Users can compare local hashes with published hashes to detect corruption or tampering during download.
This is especially important for:
• ISO images
• Docker images
• Deployment packages
• Security-sensitive software
API Security
APIs frequently use SHA-256 for:
• HMAC authentication
• Token signing
• Request verification
This helps ensure request integrity and authenticity between systems.
Blockchain Systems
Blockchain platforms use SHA-256 because even tiny modifications completely alter block hashes.
This property creates immutable chains resistant to unauthorized changes.
Digital Signatures
Digital certificates and signing systems use SHA-256 to verify authenticity and integrity.
Modern SSL/TLS systems commonly rely on SHA-256-based certificates.
Advantages of SHA-256
Strong Security
SHA-256 currently has no known practical collision attacks.
It is trusted in enterprise and government systems worldwide.
Widely Supported
SHA-256 is supported across:
• .NET
• Java
• Python
• Linux
• Cloud platforms
• Browsers
• Security frameworks
This makes interoperability easy.
Reliable Integrity Verification
Even tiny data modifications produce completely different hashes.

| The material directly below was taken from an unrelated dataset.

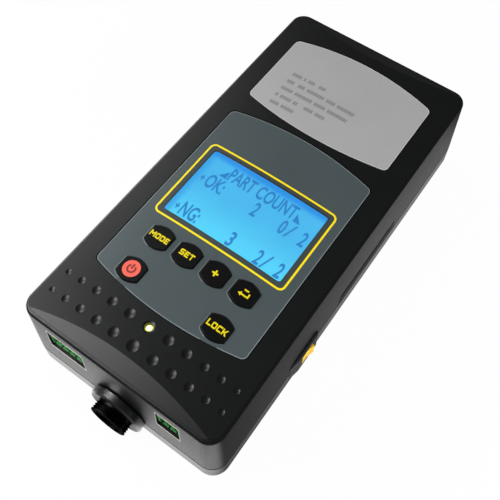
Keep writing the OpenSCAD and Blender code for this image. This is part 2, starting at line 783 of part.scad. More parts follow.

This makes SHA-256 highly effective for tamper detection.
Trusted by Modern Systems
SHA-256 is used in:
• HTTPS certificates
• Blockchain
• Cloud systems
• Enterprise authentication
• Secure APIs
Disadvantages of SHA-256
Too Fast for Password Hashing
Although secure cryptographically, SHA-256 is too computationally efficient for password protection.
Attackers can brute-force hashes quickly with modern GPUs.
Larger Output Size
SHA-256 hashes consume more storage compared to MD5.
This is usually acceptable but matters in extremely large-scale systems.
Computationally Heavier than MD5
SHA-256 is slower than MD5 due to stronger cryptographic complexity.
However, the security improvement is worth the tradeoff.
Common Mistakes When Using SHA-256
Using SHA-256 Directly for Password Storage
This remains a common mistake.
Correct approach:
• Use bcrypt
• Use Argon2
• Use PBKDF2
These are designed specifically for password security.
Assuming Hashing Equals Encryption
Hashing is one-way.
Encryption is reversible with keys.
Developers often confuse these concepts incorrectly.
Ignoring Salting
Without salts, attackers can use precomputed rainbow tables.
Salting significantly improves resistance against precomputed attacks.
Using Simple String Comparison for Security
Bad example:
if (hash1 == hash2)
{
Console.WriteLine("Valid");
}
Security-sensitive systems should use constant-time comparison functions to reduce timing attack risks.
Alternatives to SHA-256
SHA-512
Stronger and larger output variant from the SHA-2 family.
Useful for:
• Enterprise cryptography
• Long-term security requirements
bcrypt
Purpose-built password hashing algorithm.
Ideal for:
• Authentication systems
• User accounts
• Login security
Argon2
Modern password hashing algorithm resistant to GPU attacks.
Widely recommended for high-security authentication systems.
PBKDF2
Adaptive password hashing algorithm supported directly by .NET.
Commonly used in enterprise identity systems.
Comparison of SHA-256 and MD5 and SHA-512
| Feature | SHA-256 | MD5 | SHA-512 |
|---|---|---|---|
| Output Size | 256-bit | 128-bit | 512-bit |
| Security Level | Strong | Weak | Very Strong |
| Collision Resistance | Strong | Broken | Strong |
| Performance | Fast | Very Fast | Moderate |
| Recommended for Security | Yes | No | Yes |
Conclusion
SHA-256 is one of the most important cryptographic algorithms used in modern software development. It provides strong collision resistance, secure integrity verification, and reliable hashing for distributed systems, APIs, blockchain technologies, and digital signatures.
Although SHA-256 is highly secure for general cryptographic usage, modern authentication systems should still prefer adaptive password hashing algorithms like bcrypt, Argon2, or PBKDF2 for password storage.
Understanding SHA-256 helps developers build more secure applications, protect data integrity, prevent tampering, and implement modern cryptographic workflows correctly in .NET systems.